20 July 2018
When it comes to death and eternal life, what we say and believe about it is largely a matter of faith. But this isn’t just wishful thinking or human imagination gone wild. Our Tradition and the Scriptures lead us to the door of understanding death. And even science and reason helps with this as well. But ultimately our peace about death rests in the person of God alone.
Now, when we hear numbers in the Old Testament, there’s usually a meaning behind them. And we see this in the reading from Isaiah. The “fifteen” years added to Hezekiah’s life is a symbolic number: it points to the reality of rest. In other words, his life in death will be filled with rest from his struggles. And five times we hear God say, “I” . . . I have heard your prayer, I will heal you, I will add, I will rescue you, I will be a shield. “Five” is a symbol pointing to the reality of divine grace and favor.

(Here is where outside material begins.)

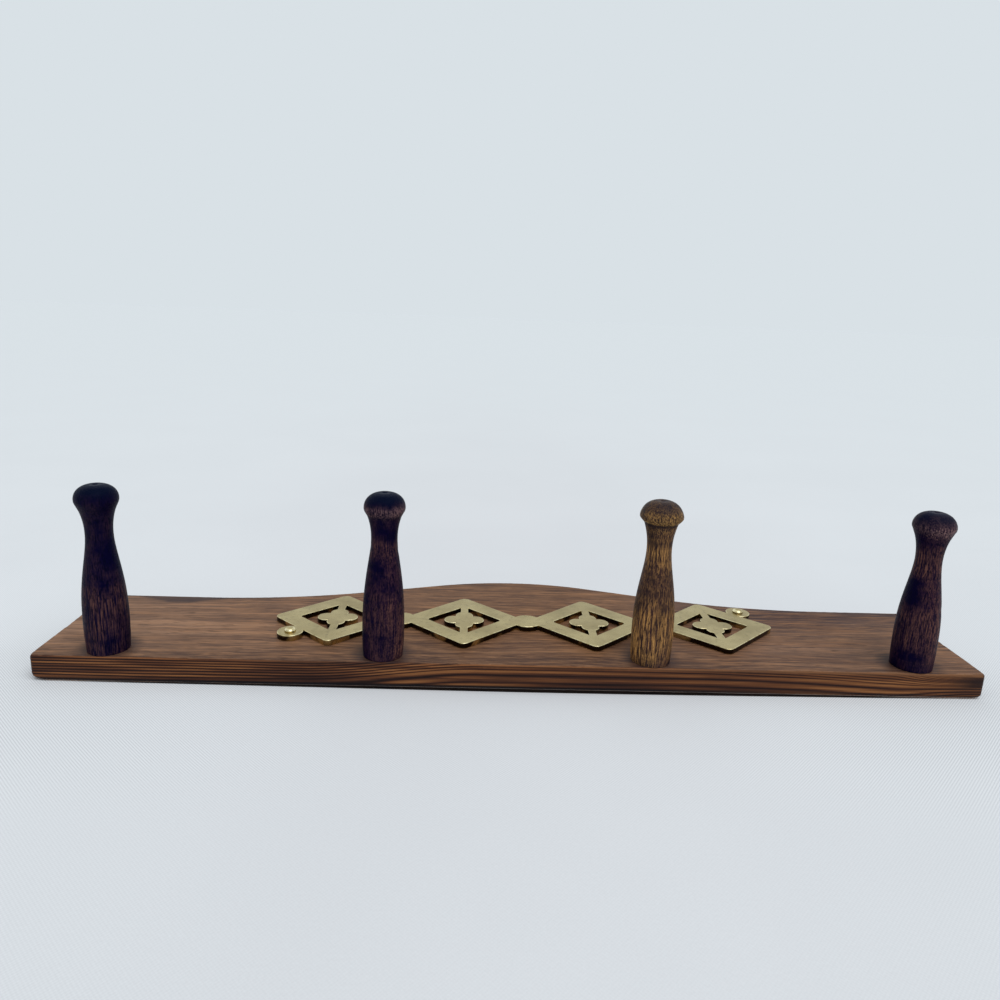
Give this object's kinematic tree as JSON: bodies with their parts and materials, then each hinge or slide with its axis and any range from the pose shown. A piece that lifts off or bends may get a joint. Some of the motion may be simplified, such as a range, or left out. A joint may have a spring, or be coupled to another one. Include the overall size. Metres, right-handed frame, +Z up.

In other words, grace and goodness come from God alone. That’s what the symbolism of numbers pointed to for Hezekiah. Surrounded by those symbols which reveal God’s embrace of him, how could Hezekiah feel anything but comfort as he entered death and fuller life with God?
And we Catholics have symbols, too: the symbols of the crucifix and the altar, both of which point to the reality that Christ is here with us on earth, walking with us. And we have the greatest sign here as well, God himself present in the Eucharist. Surrounded by these signs of God’s presence and companionship, we can face death—and even the ordinariness of everyday life—with assurance and peace.
We can, and should, use science and human reason to help with our quality of living. But ultimately our peace about death and life rests in the person of God alone, God who surrounds us with signs and symbols of his presence, God who is our hope and happiness.